Well at least he left the VAT rate alone...

Perhaps the biggest relief in the Chancellor's Pre-Budget Report in December was that he resisted the temptation of any further tinkering with VAT rates, leaving us with the already-anticipated return to a standard rate of 17.5% from the start of this month. Retailers had feared the introduction of further rates to cover different types of goods or services, but thankfully that danger has passed at least until after the next election which, in case you'd forgotten, is required to be held any time between now and the end of June. That ought to give all retailer groups time to lobby each party with a plea to limit any future fiddling with rates or at least for an acknowledgement that the politicians understand just how much effort and disruption is caused in retail (and accounting) businesses by apparently 'simple' changes to VAT rates!

Not to mention booze and tobacco...

Now let's face it, what Chancellor in his right mind was going to announce a hike in tobacco and alcohol duty a couple of weeks before Christmas and Hogmanay, knowing also that his government will face the electorate just a few months later?
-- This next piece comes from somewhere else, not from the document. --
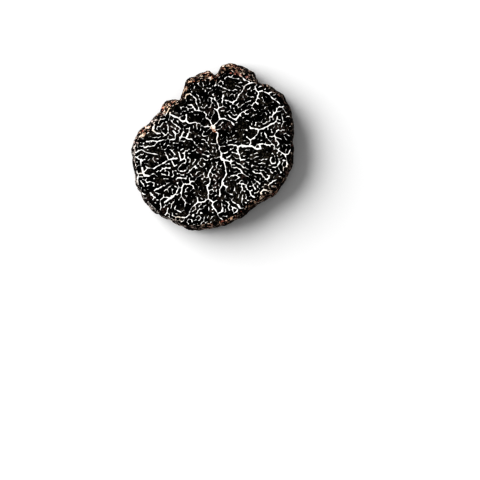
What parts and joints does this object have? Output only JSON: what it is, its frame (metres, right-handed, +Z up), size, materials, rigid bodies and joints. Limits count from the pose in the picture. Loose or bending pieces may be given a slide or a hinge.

So we can expect that onerous task to befall whoever picks up the poison chalice of the Treasury later this year quite probably with interest added.

And he dropped the Small Companies Corporation Tax rise...

A minor concession perhaps, but for those retailers operating their businesses as limited companies and there are many of you out there the Small Companies' Rate of Corporation Tax will remain at 21% for the financial year commencing April 1, 2010 and will not be increased to 22% as previously announced in last year's Budget.

Then he offered you a new (electric) van...

This is one of those odd things that Chancellors are prone to announcing as an obligatory nod to the 'green' lobby. So 100% First Year Allowance for Electric Vans legislation will be introduced to provide a 100% first-year tax allowance for business expenditure on new, unused (not second hand) electric vans for expenditure incurred on or after April 1, 2010 (corporation tax) or April 6, 2010 (income tax). At the moment it's estimated that there are only about 50 such vans in use in company car fleets yes, five-zero! Frankly this is one that probably won't happen: not only does the government admit that it is still "subject to compatibility with (EU) state-aid rules", a discussion that will hardly be a burning topic for the Brussels bureaucrats, but even if that hurdle is cleared quickly, they'll still have to make parliamentary time to legislate for it before the election.

Business Rates he won't tax your empty buildings for a little bit longer...

Now there are quite a few dealers out there who're sitting in sites that include old workshops (for example) that are simply unusable, but too expensive to demolish.

The 2008 Pre-Budget Report (PBR) announced that empty properties with rateable values of up to £15,000 would be exempt from business rates for 2009-10. In his latest PBR, the Chancellor extended this relief so that for 2010-11, empty commercial properties with rateable values up to £18,000 will be exempt from business rates, suggesting that this exemption applies to an estimated 70% of empty properties.

Of course, you have to claim the relief through your local rating authority, which may not be awfully keen to see its income drop, and which can drag the process out until ratepayers give up.

But he's taking more National Insurance off us all...

What is given with one hand is taken away with the other.

For the tax year 2011/12, in addition to the 0.5% increases to rates already announced at Pre-Budget Report 2008, the Chancellor has announced that there will be a further 0.5% increase to those rates, making a 1% increase in total from April 6, 2011. The primary threshold and lower profits limit will be increased by £570 to compensate the lowest earners. Now this is where we really do enter the world of 'politics' rather than 'economics'. If there's a change of government later this year, the incoming chancellor (of whichever party) will have plenty of time before April 2011 to reverse, leave alone or double this increase by the time it is supposed to come into effect.

Don't forget fuel duty...

As had already been announced at the time of the Budget 2009, the main fuel duty rate will increase by 1p per litre in real terms on April 1, 2010 and by a further 1ppl for each year to 2013. The current 20ppl duty differential for biofuels will cease from April 1, 2010. This is another one of those areas that only a suicidal politician would touch at the present time, as unleaded and diesel prices hit 110ppl or more.

And another one that will doubtless be racked up considerably (with due reference to the 'Global Warming Apocalypse' as justification) once the election is out of the way.

Overall then while December's headlines made a lot of noise, the reality is that many of the announcements made in the Pre-Budget Report may have very little (if any) effect on business because of the political timetable. What's definite is that we'll only see the real 'action' Budget-wise after the next Chancellor takes the keys to Number Eleven.